When Death Comes
posted on 7/2009 By:
Next up in the cavalcade of thrash revivals: Artillery. If you don’t know, the Danish thrashers released a couple of good albums in the 80’s that borrowed a bit from the happening scenes of the day but managed enough innovation to garner a fair amount of praise. In 1989, they gave us By Inheritance, the album on which they found a distinct voice marked by a melodic mix of progressive and technical thrash that showed promising signs of a band about to leave an indelible mark on the genre. But, that was the late 80’s… Blah. Thrash was on its way out… Blah. Grunge… Blah. You’ve heard it all before. Like so many others, they disbanded to attend to various other projects and now, twenty years, a couple of compilations and an ill-fated comeback attempt (1999’s B.A.C.K.) later, Artillery offers When Death Comes. They’ve got a new young stud in Søren Adamsen at the mic but keep the bulk of the By Inheritance lineup in tact.
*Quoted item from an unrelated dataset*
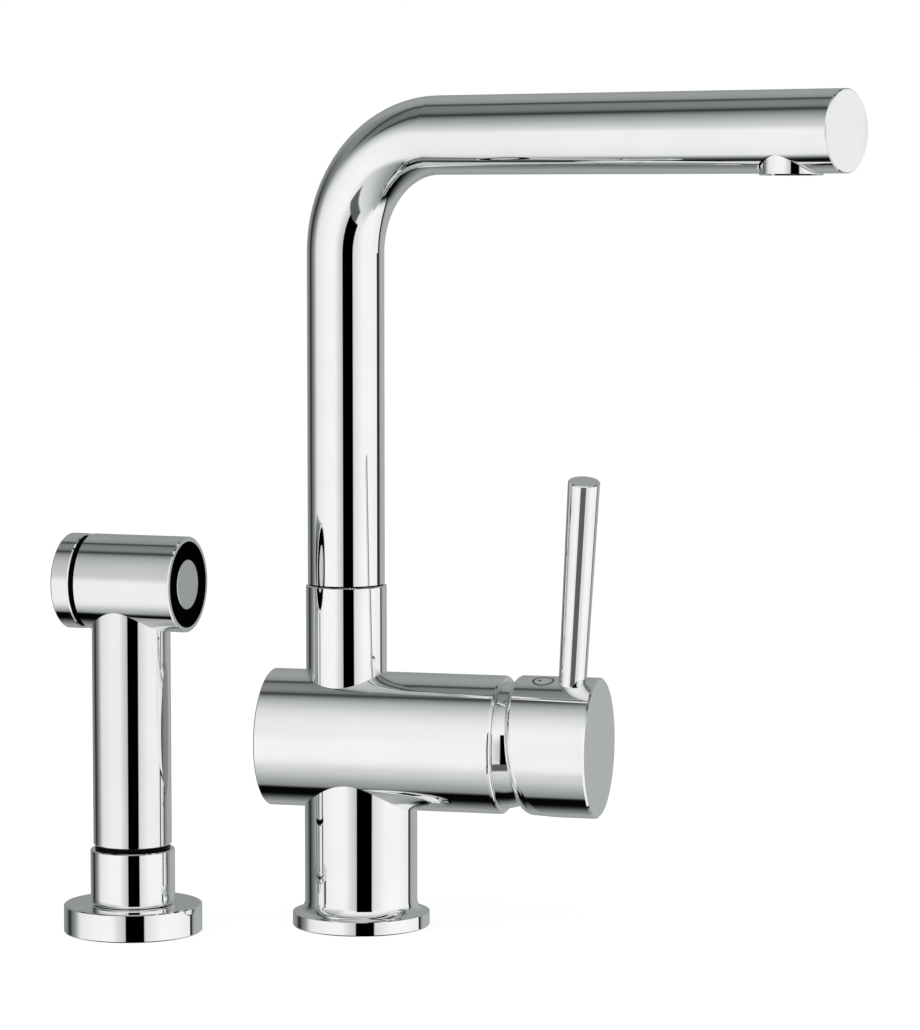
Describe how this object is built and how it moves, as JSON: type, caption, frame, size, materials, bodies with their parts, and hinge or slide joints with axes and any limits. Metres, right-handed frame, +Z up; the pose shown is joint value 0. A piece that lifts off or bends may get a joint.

Over the years, Artillery changed their sound up from album to album by injecting varying degrees of progressive flash, technicality and groove, while retaining a central core of riff-centric thrash accented with Oriental/Arabic melodic flair. When Death Comes follows suit, those fundamental mechanisms in place, but this time couched within a decidedly modern approach evinced by hints of melo- and tech-death (some may even note this album as an example of the direction they wish The Haunted would have taken). When the title track sets things off, you may be surprised to hear opening harmonies that sound a bit like Arsis or The Absence. You shouldn’t be surprised when it shifts abruptly to a balls out thrash riff propelled by straightforward, hammer-down drumming; all of it tight as a duck’s ass and delivered with the momentum of a freight train. Although Adamsen doesn’t have quite the vocal chops of former frontman Flemming Rönsdorf, he is every bit as energetic and more vehement. It all sounds really sharp with the gloss of a squeaky clean production job that renders guitar tones with a razor’s edge but often hides the leads a little too far behind the sometimes over-dominant drums.
Whereas much of When Death Comes appears to be shiny and new, as much is steeped in the tried and truisms of the eighties. Each of the album’s first five tracks calls to mind some legend of the era, from the Overkillish chorus and Slayeresque solos of “Upon My Cross I Crawl,” to the Testamentian riffs of “Rise Above It All,” to the Kreatorean riffing of “Sandbox Philosophy.” The discerning listener will also note some hair metal/hard rock references in the phrasing and cadences of many of the choruses, and especially in the “Paradise City” riffing that chugs below the solo in “Rise Above It all.” None of it really sounds begged, borrowed, or stolen as much as it seems to reflect the undying influences of some of the best acts in the business. And, such influence isn’t necessarily brandished in isolation. For example, “10,000 Devils” cleverly splices Metal Churchean riffs with At The Gates/Nightrage style (ran out of pretentious suffixes) melody, making for an absolute burner suitable for instant replay. But, it doesn’t always work, either, this amalgamating of old and new. The latter half of the album suffers from several songwriting missteps, most notably in “Not a Nightmare” and “Damned Religion,” each of which have their moments but trip up on clumsy choruses and erratic flow. And, it must be mentioned that the album’s ballad, of sorts, “Delusions of Grandeure,” sounds an awful lot (too much) like it ought to have been included on Skid Row’s Slave to the Grind.
All said, and despite its flaws, When Death Comes is a ripping, unrelenting aural assault. It isn’t the complete package but it’s an awful lot of fun to listen to and reflects an impressive (second) comeback for Denmark’s finest thrash act.